The GDPR establishes strict requirements for payroll data protection across European Union operations, including data processing principles, employee consent requirements, retention limits, and breach notification obligations. Non-compliance can result in fines of up to 4% of annual turnover, making robust security measures essential for EU businesses.

The regulation treats payroll data as particularly sensitive because it combines personal identifiers with financial information. Organizations must demonstrate a lawful basis for processing, typically through employment contracts and legal obligations for tax reporting and social security contributions.

Data minimization principles require collecting only the information necessary for payroll processing. This means organizations cannot gather excessive personal details or retain information longer than required for legal and business purposes.

Employee rights under the GDPR include access to their payroll data, correction of inaccuracies, and, in some cases, deletion of information. Payroll systems must accommodate these rights while maintaining necessary records for tax and employment law compliance.

Breach notification requirements mandate reporting serious incidents to supervisory authorities within 72 hours and to affected individuals without undue delay. This creates pressure for robust monitoring systems that can quickly identify and assess security incidents.

For organizations operating multi-country payroll across Europe, GDPR compliance becomes more complex as they must navigate different national implementations while maintaining consistent protection standards. This often requires integrated systems that can adapt to varying local requirements while maintaining overall security integrity.

What security measures should organizations implement to protect payroll data?

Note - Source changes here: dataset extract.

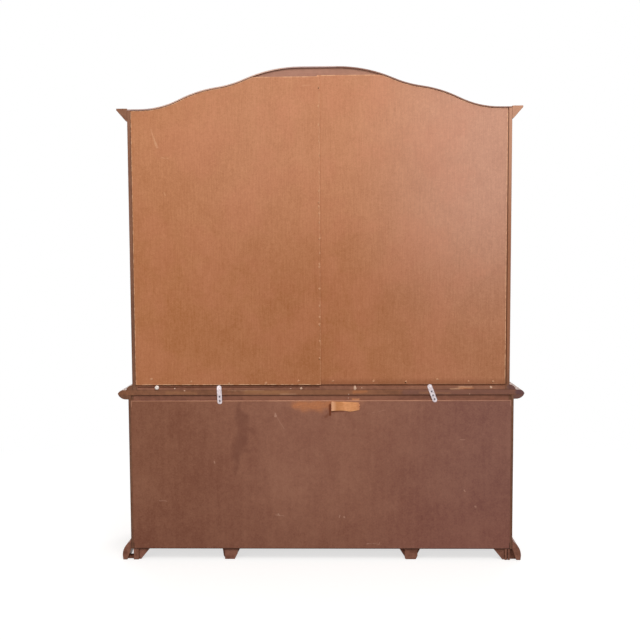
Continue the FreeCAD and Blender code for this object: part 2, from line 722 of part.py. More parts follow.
def corner_block(side, height):
    """Block that fills the hollow between a side facing and the glue block, up to a height."""
    inner = "case_half - block_inset"
    outline = [(f"{side} * ({x})", z) for x, z in (
        (inner, "0"), ("case_half + foot_heel", "0"),
        (f"case_half + foot_heel * (1 - {height} / case_bottom)", height), (inner, height))]
    return padded(outline, "XZ_Plane", "back - block_depth", "back - corner_inset")


def rear_feet():
    """Side facing, sloped bracket board, glue block and filling block at each rear corner."""
    inner, outer = "case_half - block_inset - block_width", "case_half - block_inset"
    glued = {-1: [(inner, f"{inner} + half_block"), (f"{outer} - half_block", outer)],
             1: [(inner, outer)]}
    filling = {-1: "case_bottom", 1: "short_corner"}
    pieces = []
    for side, name in SIDES:
        facing = padded(placed_outwards(FACING, f"{side} * case_half", side), "XZ_Plane",
                        "back - foot_run", "back")
        pieces.append(without(facing, scroll_along_x(side, "back - foot_run")))
        bracket = [(f"{side} * ({x})", z) for x, z in (
            (inner, "0"), (inner, "case_bottom"), (f"{inner} - bracket_top", "case_bottom"),
            (f"{inner} - bracket_low", "0"))]
        pieces.append(padded(bracket, "XZ_Plane", "back - bracket_inset - bracket_thick",
                             "back - bracket_inset"))
        pieces += [board(on_side(side, *span), ("back - block_depth", "back"), ("0", "case_bottom"))
                   for span in glued[side]]
        pieces.append(corner_block(side, filling[side]))
    return together(pieces)


# Outlines of the middle feet in (outwards from the middle of the partition, height).
FRONT_PROP = (("-prop_low / 2", "0"), ("prop_low / 2", "0"), ("prop_top / 2", "case_bottom"),
              ("-prop_top / 2", "case_bottom"))
REAR_PROPS = {
    -1: (("-left_prop_in", "0"), ("left_prop_out", "0"), ("left_prop_top_out", "case_bottom"),
         ("-left_prop_top_in", "case_bottom")),
    1: (("-right_prop_in", "0"), ("right_prop_out", "0", "prop_round", -1),
        ("right_prop_side", "right_prop_side - right_prop_out"), ("right_prop_top", "case_bottom"),
        ("-right_prop_top", "case_bottom")),
}


def middle_feet():
    """Tapered props under the partitions, at the back and behind the skirt.

    Each rear one is a wide board with a narrower block glued behind it.
    """
    rear, step = "back - prop_inset", "back - prop_inset - prop_face_depth"
    pieces = []
    for side, name in SIDES:
        middle = f"{side} * divider_place"
        outline = placed_outwards(REAR_PROPS[side], middle, side)
        pieces.append(padded(outline, "XZ_Plane", f"{rear} - prop_depth", step))
        kept = board(on_side(side, "divider_place - prop_face / 2", "divider_place + prop_face / 2"),
                     (step, rear), ("0", "case_bottom"))
        pieces.append(within(padded(outline, "XZ_Plane", step, rear), kept))
        pieces.append(padded(placed_outwards(FRONT_PROP, middle, side), "XZ_Plane",
                             "frame_back", "frame_back + prop_depth"))
    return together(pieces)


named(skirt(), "base_skirt")
named(front_feet(), "front_feet")
named(rear_feet(), "rear_feet")
named(middle_feet(), "middle_feet")

# ---------------------------------------------------------------- hutch case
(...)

Effective payroll data protection requires a comprehensive security framework combining technical safeguards like encryption and access controls with administrative measures including staff training and regular audits. The most secure approach integrates multiple protection layers that address both technological vulnerabilities and human factors.

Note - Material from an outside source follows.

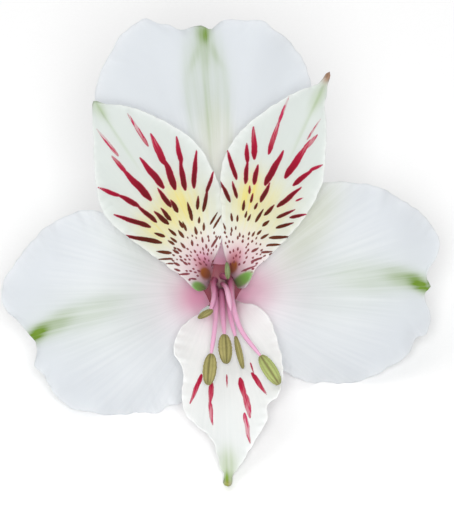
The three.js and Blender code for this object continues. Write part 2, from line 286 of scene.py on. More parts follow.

Encryption forms the foundation of payroll data security, protecting information both in storage and during transmission. All sensitive data should be encrypted using industry-standard algorithms, with encryption keys managed separately from the encrypted data.

Access controls ensure only authorized personnel can view or modify payroll information. This includes role-based permissions, regular access reviews, and immediate revocation when employees change roles or leave the organization. Multi-factor authentication adds another security layer for system access.

Regular security audits identify vulnerabilities before they can be exploited. These should include penetration testing, vulnerability assessments, and reviews of user access patterns to detect unusual activity that might indicate security breaches.

Employee training addresses the human element of security, teaching staff to recognize phishing attempts, follow secure procedures, and report suspicious activities. Regular training updates ensure awareness of evolving threats and changing security procedures.

Secure backup procedures protect against data loss from ransomware, system failures, or other incidents. Backups should be encrypted, stored separately from primary systems, and regularly tested to ensure reliable recovery capabilities.

For international organizations managing payroll across multiple European countries, integrated security approaches become essential. As businesses grow beyond payroll-only needs, implementing a comprehensive HR software platform can provide consistent security measures while adapting to local compliance requirements, reducing complexity while maintaining robust protection standards across all HR functions. To ensure your organization implements the most effective security measures for your specific needs, contact us for expert guidance on protecting your payroll data.

Frequently Asked Questions

How often should we conduct security audits of our payroll systems?

Security audits should be conducted at least annually, with quarterly reviews for high-risk organizations or those processing payroll across multiple EU countries. Additionally, perform immediate audits after any system changes, security incidents, or when new threats emerge. Consider engaging third-party security experts for comprehensive penetration testing to identify vulnerabilities your internal team might miss.

What should we do if we suspect a payroll data breach has occurred?

Immediately isolate affected systems to prevent further damage, then assemble your incident response team to assess the scope and impact. Document all evidence and notify your legal team, as GDPR requires breach notification to authorities within 72 hours. Simultaneously, prepare communications for affected employees and consider engaging cybersecurity experts to investigate the breach and implement remediation measures.

Can we use cloud-based payroll systems while maintaining GDPR compliance?

Yes, cloud-based payroll systems can be GDPR compliant when properly configured and managed. Ensure your cloud provider offers data processing agreements (DPAs), maintains servers within the EU for European employee data, and provides robust encryption and access controls. Verify that the provider undergoes regular security certifications and can support your breach notification obligations.

How do we handle payroll security when employees work remotely?

Implement VPN access for all remote payroll processing, require multi-factor authentication, and ensure employees use company-approved devices with updated security software. Establish secure communication channels for sensitive payroll discussions, prohibit processing payroll data on personal devices, and provide additional training on home network security and phishing recognition for remote workers.

What's the best way to manage payroll data access when employees change roles or leave the company?

Implement an automated access management system that immediately revokes payroll access when employees change roles or terminate employment. Conduct regular access reviews (monthly or quarterly) to identify and remove unnecessary permissions, maintain detailed logs of who accessed what data and when, and ensure departing employees return all company devices and confirm deletion of any payroll-related information from personal devices.

How long should we retain payroll data, and how do we securely dispose of it?

Retention periods vary by country and data type, but generally range from 6-7 years for tax records and 3-5 years for basic payroll information. Create a data retention schedule that complies with the longest requirement in your operating countries. For secure disposal, use certified data destruction services for physical media and cryptographic erasure for digital data, maintaining certificates of destruction for compliance purposes.

What are the warning signs that our payroll system might be compromised?

Watch for unusual login patterns, unauthorized changes to employee banking details, unexpected system slowdowns, failed login attempts from unknown locations, and employees reporting payroll discrepancies. Also monitor for suspicious email requests for payroll changes, unexpected data exports, or access attempts outside normal business hours. Implement automated monitoring tools that alert you to these anomalies in real-time.